Bennet also invited Gadi Eisenkot, a former Israel Defense Forces chief of staff and leader of the Yashar party to join them. Polls suggest that a combination of the three parties would create the largest grouping in the Knesset. On Monday, Eisenkot asked Bennett to coordinate any future moves with him.
Although Eisenkot has not formally announced whether he will join the coalition, he quickly welcomed the new grouping.
“The goal of winning the critical elections ahead of us is a shared one,” Eisenkot wrote, calling Bennett and Lapid “partners” and pledging to continue acting “responsibly and wisely” to achieve “the victory and change required for the state of Israel”.

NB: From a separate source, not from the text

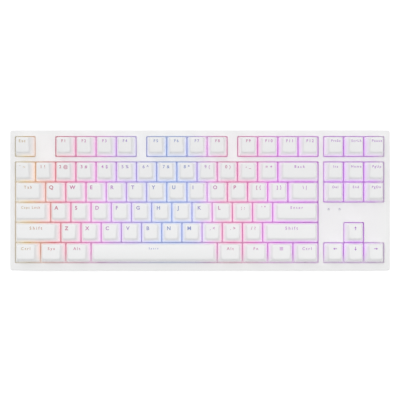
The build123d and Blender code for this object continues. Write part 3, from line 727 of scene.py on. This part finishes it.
def new_material(name, color, roughness, metallic, grain, grain_scale, mottle=MOTTLE):
    """Principled material with fine grain, faint mottling and uneven gloss."""
    mat = bpy.data.materials.new(name)
    mat.use_nodes = True
    mat.node_tree.nodes.clear()
    tree = Tree(mat.node_tree)
    place = tree.position()
    broad = tree.add("ShaderNodeTexNoise", Vector=place, Scale=MOTTLE_SCALE, Detail=3.0).outputs["Fac"]
    fine = tree.add("ShaderNodeTexNoise", Vector=place, Scale=grain_scale, Detail=2.0).outputs["Fac"]
    dark = tuple(channel * (1 - mottle) for channel in color)
    dull = min(1, roughness * (1 + GLOSS_SPREAD))
    bump = tree.add("ShaderNodeBump", Strength=grain, Distance=GRAIN_DEPTH, Height=fine)
    bsdf = tree.add(
        "ShaderNodeBsdfPrincipled",
        Base_Color=tree.mix(broad, (*dark, 1), (*color, 1)),
        Metallic=metallic,
        Roughness=tree.ranged(broad, 0.3, 0.7, roughness * (1 - GLOSS_SPREAD), dull),
        Normal=bump.outputs["Normal"],
    )
    tree.add("ShaderNodeOutputMaterial", Surface=bsdf.outputs["BSDF"])
    return mat, tree, bsdf


def emit(tree, bsdf, color, strength=1.0):
    tree.feed(bsdf.inputs["Emission Color"], color)
    tree.feed(bsdf.inputs["Emission Strength"], strength)


def resin_material(key):
    """Clear or white resin that passes the light of the diode under it."""
    mat, tree, bsdf = new_material(*FINISHES[key])
    color, inside = back_light(tree)
    emit(tree, bsdf, color, tree.math("MULTIPLY", inside, RESIN_GLOW))
    return mat


def cap_material():
    """White plastic with painted back light: a coloured glow, most at the rim, and a faint white glow in
    its sides.
    """
    mat, tree, bsdf = new_material(*FINISHES["cap"])
    lift = tree.add("ShaderNodeAttribute")
    lift.attribute_name = "lift"
    # Painted back light: the caps glow in the light's colour near the rim, and faintly white over the
    # sides, fading out near the top.
    rim = tree.math("POWER", tree.ranged(lift.outputs["Fac"], 0.0, 0.9, 1.0, 0.0), CAP_GLOW_FALL)
    body = tree.ranged(lift.outputs["Fac"], 0.7, 0.98, 1.0, 0.0)
    color, inside = back_light(tree)
    rim_glow_strength = tree.math("MULTIPLY", inside, tree.math("MULTIPLY", rim, CAP_RIM_GLOW))
    colored_glow = tree.scaled(tree.mix(CAP_GLOW_PALENESS, color, WHITE), rim_glow_strength)
    pale = tree.scaled(COOL_WHITE, tree.math("MULTIPLY", body, CAP_PASS))
    emit(tree, bsdf, tree.vector("ADD", colored_glow, pale))
    return mat


def legend_material():
    """Grey print with some of the back light's colour painted into its base colour."""
    mat, tree, bsdf = new_material(*FINISHES["print"])
    grey = FINISHES["print"][1]
    color, _ = back_light(tree)
    # Painted back light: the print's base colour is mixed towards the light's colour at its place.
    tree.feed(bsdf.inputs["Base Color"], tree.mix(PRINT_PAINTED_LIGHT, (*grey, 1), color))
    return mat


def gap_glow(tree, bsdf, inner, outer, share=1.0):
    """Painted light between the caps, as glow: the back light's colour inside the field, and pale light
    along its border.
    """
    color, inside = back_light(tree)
    colored_glow = tree.scaled(color, tree.math("MULTIPLY", inside, inner))
    border = tree.math("SUBTRACT", 1.0, inside)
    pale = tree.scaled(GAP_WHITE, tree.math("MULTIPLY", border, outer))
    emit(tree, bsdf, tree.vector("ADD", colored_glow, pale), share)


def plate_material():
    mat, tree, bsdf = new_material(*FINISHES["plate"])
    # Painted back light on the plate between the caps.
    gap_glow(tree, bsdf, *PLATE_GLOW)
    return mat


def case_material():
    """White plastic with a painted shadow where its two halves meet, and painted back light on the walls
    of its windows and faintly on the bezel around them.
    """
    mat, tree, bsdf = new_material(*FINISHES["case"])
    height = deck_height(tree)
    # Painted shadow: the base colour darkens in a thin band at the height where the two halves meet.
    off = tree.math("ABSOLUTE", tree.math("SUBTRACT", height, CASE_SPLIT))
    seam_shadow = tree.ranged(off, *SEAM_EDGES, SEAM_SHADE, 1.0)
    plain = bsdf.inputs["Base Color"].links[0].from_socket
    tree.feed(bsdf.inputs["Base Color"], tree.scaled(plain, seam_shadow))

    # Painted back light: the walls of the bezel's windows glow, and the bezel around them faintly.
    split = tree.add("ShaderNodeSeparateXYZ", Vector=tree.position())
    within = tree.math("GREATER_THAN", height, GLOW_FOOT)
    for axis, half, inset in zip("XY", CASE_HALVES, GLOW_INSETS):
        near = tree.math("LESS_THAN", tree.math("ABSOLUTE", split.outputs[axis]), half - inset)
        within = tree.math("MULTIPLY", within, near)
    wall = tree.ranged(height, CASE_TOP - BEZEL_SKIN, 0.0)
    share = tree.math("MULTIPLY_ADD", wall, 1 - BEZEL_SHARE, BEZEL_SHARE)
    gap_glow(tree, bsdf, *CASE_GLOW, tree.math("MULTIPLY", share, within))
    return mat


def all_materials():
    """One material for each finish."""
    made = {"case": case_material(), "plate": plate_material(), "cap": cap_material()}
    made["print"] = legend_material()
    for key in RESINS:
        made[key] = resin_material(key)
    for key, finish in FINISHES.items():
        if key not in made:
            made[key] = new_material(*finish)[0]
    return made


# ---- pieces --------------------------------------------------------------------------------------


def build_bank(bank, mats):
    """Caps, legends, stems and springs of the keys that share a CAD node."""
    node, row, left, units, legends = bank
    cap = Cap(units, row)
    caps, prints, stems, springs = Shape(), Shape(), Shape(), Shape()
    y = row_y(row)
    for index, legend in enumerate(legends):
        x = FIELD_LEFT + (left + (index + 0.5) * units) * PITCH
        cap.draw(caps, x, y)
        add_legend(prints, legend, cap, x, y)
        add_blocks(stems, CROSS_BLOCKS + SLIDER_BLOCKS, x, y)
        add_spring(springs, x, y)
        if units in STABILIZER_REACH:
            for dx in (-STABILIZER_REACH[units], STABILIZER_REACH[units]):
                add_blocks(stems, CROSS_BLOCKS + INSERT_BLOCKS, x + dx, y)
    word = node.split("_", 1)[1]
    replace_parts(caps.build("caps_" + word, node, mats["cap"], "keycap_plastic"), node)
    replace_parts(stems.build("stems_" + word, node, mats["stem"], "keycap_plastic"), node)
    prints.build("legends_" + word, node, mats["print"], "keycap_plastic")
    coils = springs.build("springs_" + word, "case", mats["steel"], "spring_steel")
    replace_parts(coils, "switch_springs")
    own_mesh(coils)


def dress_cad(mats):
    """Gives every CAD node that shows its own shape a finish."""
    finish_of = {node: finish for finish, nodes in NODES_BY_FINISH.items() for node in nodes}
    for name, piece in frame["nodes"].items():
        finish = "steel" if name.startswith("stabilizer_wire") else finish_of.get(name)
        if finish:
            piece.data.materials.clear()
            piece.data.materials.append(mats[finish])


# ---- stage, light and camera ---------------------------------------------------------------------


def add_floor():
    mesh = bpy.data.meshes.new("floor")
    corners = [(x, y, 0) for x, y in rectangle(2 * FLOOR_REACH, 2 * FLOOR_REACH)]
    mesh.from_pydata(corners, [], [(0, 1, 2, 3)])
    mat, tree, bsdf = new_material("floor_white", FLOOR_COLOR, 0.9, 0.0, 0.0, FINE_GRAIN, mottle=0.01)
    # The floor looks white to the camera but throws little light back at the case.
    emit(tree, bsdf, WHITE, tree.math("MULTIPLY", tree.camera_ray(), FLOOR_LIFT))
    mesh.materials.append(mat)
    floor = bpy.data.objects.new("floor", mesh)
    bpy.context.scene.collection.objects.link(floor)


def add_lamp(name, place, size, power):
    """Round soft lamp that points at the keyboard."""
    light = bpy.data.lights.new(name, "AREA")
    light.shape = "DISK"
    light.size = size
    light.energy = power
    holder = bpy.data.objects.new(name, light)
    holder.location = place
    holder.rotation_euler = (-Vector(place)).to_track_quat("-Z", "Y").to_euler()
    bpy.context.scene.collection.objects.link(holder)


def add_surroundings():
    """Even white to the camera, but brightest above and behind as light, which shades the caps' fronts."""
    world = bpy.data.worlds.new("studio")
    world.use_nodes = True
    tree = Tree(world.node_tree)
    toward = tree.add("ShaderNodeTexCoord").outputs["Generated"]
    cosine = tree.vector("DOT_PRODUCT", toward, Vector(SKY_TOWARD).normalized(), "Value")
    strength = tree.ranged(cosine, *SKY_SPAN, *SKY_STRENGTH)
    background = world.node_tree.nodes["Background"]
    tree.feed(background.inputs["Color"], WHITE)
    tree.feed(background.inputs["Strength"], tree.math("MAXIMUM", strength, tree.camera_ray()))
    bpy.context.scene.world = world


def add_camera():
    """Camera on the deck's normal, near enough to show the caps' leaning sides."""
    data = bpy.data.cameras.new("camera")
    data.sensor_width = CAMERA_SENSOR
    data.lens = CAMERA_SENSOR * CAMERA_DISTANCE / MM / CAMERA_WIDTH
    data.clip_start = 0.01
    camera = bpy.data.objects.new("camera", data)
    place = to_row(0, CAMERA_AIM, CAP_RIM) + DECK_UP * CAMERA_DISTANCE
    camera.matrix_world = Matrix.Translation(place) @ Matrix.Rotation(TILT, 4, "X")
    bpy.context.scene.collection.objects.link(camera)
    bpy.context.scene.camera = camera


def main():
    mats = all_materials()
    for bank in BANKS:
        build_bank(bank, mats)
    dress_cad(mats)
    add_floor()
    add_surroundings()
    for lamp in LAMPS:
        add_lamp(*lamp)
    add_camera()
    bpy.context.scene.view_settings.view_transform = "Standard"


main()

Giving an indication of the scale of the challenge to Netanyahu, a recent poll for the Maariv newspaper showed Bennett’s party tied with Netanyahu’s Likud on 24 Knesset seats, while Lapid’s Yesh Atid would receive seven and Eisenkot’s Yashar 12.
The nature of Israel’s coalition politics, however, would probably see Bennett lose some support in any partnership with Lapid, losing disaffected Likud voters strongly opposed to Lapid.

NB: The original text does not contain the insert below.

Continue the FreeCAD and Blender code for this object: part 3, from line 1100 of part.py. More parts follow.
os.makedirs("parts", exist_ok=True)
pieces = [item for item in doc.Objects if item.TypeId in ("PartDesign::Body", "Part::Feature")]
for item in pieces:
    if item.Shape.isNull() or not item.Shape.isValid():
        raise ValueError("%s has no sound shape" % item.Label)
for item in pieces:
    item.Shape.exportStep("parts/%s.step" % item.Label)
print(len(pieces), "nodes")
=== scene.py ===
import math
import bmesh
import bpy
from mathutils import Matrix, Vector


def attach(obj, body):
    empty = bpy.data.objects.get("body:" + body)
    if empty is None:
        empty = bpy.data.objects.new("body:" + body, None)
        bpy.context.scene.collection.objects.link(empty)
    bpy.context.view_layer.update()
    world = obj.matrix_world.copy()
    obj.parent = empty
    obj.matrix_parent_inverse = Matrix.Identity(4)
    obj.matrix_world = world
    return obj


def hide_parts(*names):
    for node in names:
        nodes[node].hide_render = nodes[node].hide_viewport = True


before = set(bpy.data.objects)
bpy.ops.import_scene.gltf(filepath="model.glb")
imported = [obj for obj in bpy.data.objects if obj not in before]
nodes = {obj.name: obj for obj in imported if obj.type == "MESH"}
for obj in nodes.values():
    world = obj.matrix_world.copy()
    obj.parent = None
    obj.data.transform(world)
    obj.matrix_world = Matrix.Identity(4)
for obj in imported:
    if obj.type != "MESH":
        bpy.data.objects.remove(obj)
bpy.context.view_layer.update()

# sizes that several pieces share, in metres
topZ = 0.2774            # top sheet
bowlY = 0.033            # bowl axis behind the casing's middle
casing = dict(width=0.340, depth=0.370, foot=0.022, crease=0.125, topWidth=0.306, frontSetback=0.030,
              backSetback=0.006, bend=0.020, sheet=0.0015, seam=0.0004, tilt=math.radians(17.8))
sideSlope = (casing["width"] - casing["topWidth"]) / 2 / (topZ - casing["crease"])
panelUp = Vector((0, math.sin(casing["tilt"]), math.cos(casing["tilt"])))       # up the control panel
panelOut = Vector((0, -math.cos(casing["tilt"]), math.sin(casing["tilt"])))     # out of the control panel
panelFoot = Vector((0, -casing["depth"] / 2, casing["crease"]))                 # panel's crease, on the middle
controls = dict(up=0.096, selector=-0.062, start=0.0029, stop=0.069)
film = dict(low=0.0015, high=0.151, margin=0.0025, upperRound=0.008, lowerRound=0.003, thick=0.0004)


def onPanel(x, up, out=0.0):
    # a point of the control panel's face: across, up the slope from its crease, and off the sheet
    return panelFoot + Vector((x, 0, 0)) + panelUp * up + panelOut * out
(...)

Since his first term in the 1990s, Netanyahu has become a polarising figure at home and abroad. Bennett and Lapid have joined forces before, putting an end to Netanyahu’s successive 12-year tenure in a 2021 election, only to form a coalition government that, with a thin majority and deeply divided over issues such as the Israeli-Palestinian conflict, survived barely 18 months.
Their coalition included for the first time in Israel’s history a party drawn from the country’s Arab minority – Palestinian by heritage, Israeli by citizenship – the United Arab List (UAL). Prior to that the duo muscled their way into his 2013 coalition government in a move that left out Netanyahu’s traditional ultra-Orthodox Jewish allies.

Netanyahu, Israel’s longest-serving prime minister, made a comeback when he won the November 2022 election and formed the most rightwing government in Israel’s history.
But Hamas’s 2023 attack on southern Israel, which plunged the Middle East into turmoil, with Israel fighting on multiple fronts, left Netanyahu’s security credentials in tatters and polls since then have predicted that he will lose the next election, due by the end of October.
Netanyahu, the most dominant Israeli politician of his generation, has shown remarkable political survival skills in the past, however. On Sunday, he posted a 2021 photo of Bennett and Lapid with the UAL leader, Mansour Abbas. “They did it once, they’ll do it again,” Netanyahu’s Telegram post said, an apparent swipe at their short-lived 2021 coalition that included UAL.
Bennett said that he would not seek a coalition with Arab parties again and ruled out ceding any land to enemies, an apparent reference to the Palestinians’ goal of establishing an independent state in territories occupied by Israel.
Bennett, 54, a pugnacious former army commando turned tech millionaire, has been trailing Netanyahu in election polls. A 23 April survey by Israel’s N12 News found Bennett securing 21 of the Knesset’s 120 seats, against 25 seats for Netanyahu’s Likud.
The survey matched previous polls by academic institutions and Israeli media, which have put Bennett as the top contender against Netanyahu, though the political map could still shift and change.
Lapid, 62, a telegenic former TV news anchor who writes pop songs and thrillers, speaks as the voice of Israel’s secular middle class, which has become increasingly incensed by what it sees as an unfair tax and military service burden.

Netanyahu’s ultra-religious political allies have been seeking an exemption for their communities – who have low employment and many state benefits – from the conscript military.
It is a hot-button issue in Israel that has become all the more pressing since the military has warned of being over stretched and with the last two years exacting the highest military death toll in decades.
Both Lapid and Bennett have made it a central issue for their campaign. They have also criticised Netanyahu for failing to leverage military gains into strategic wins over Iran and the groups it supports in Lebanon and Gaza – Hezbollah and Hamas.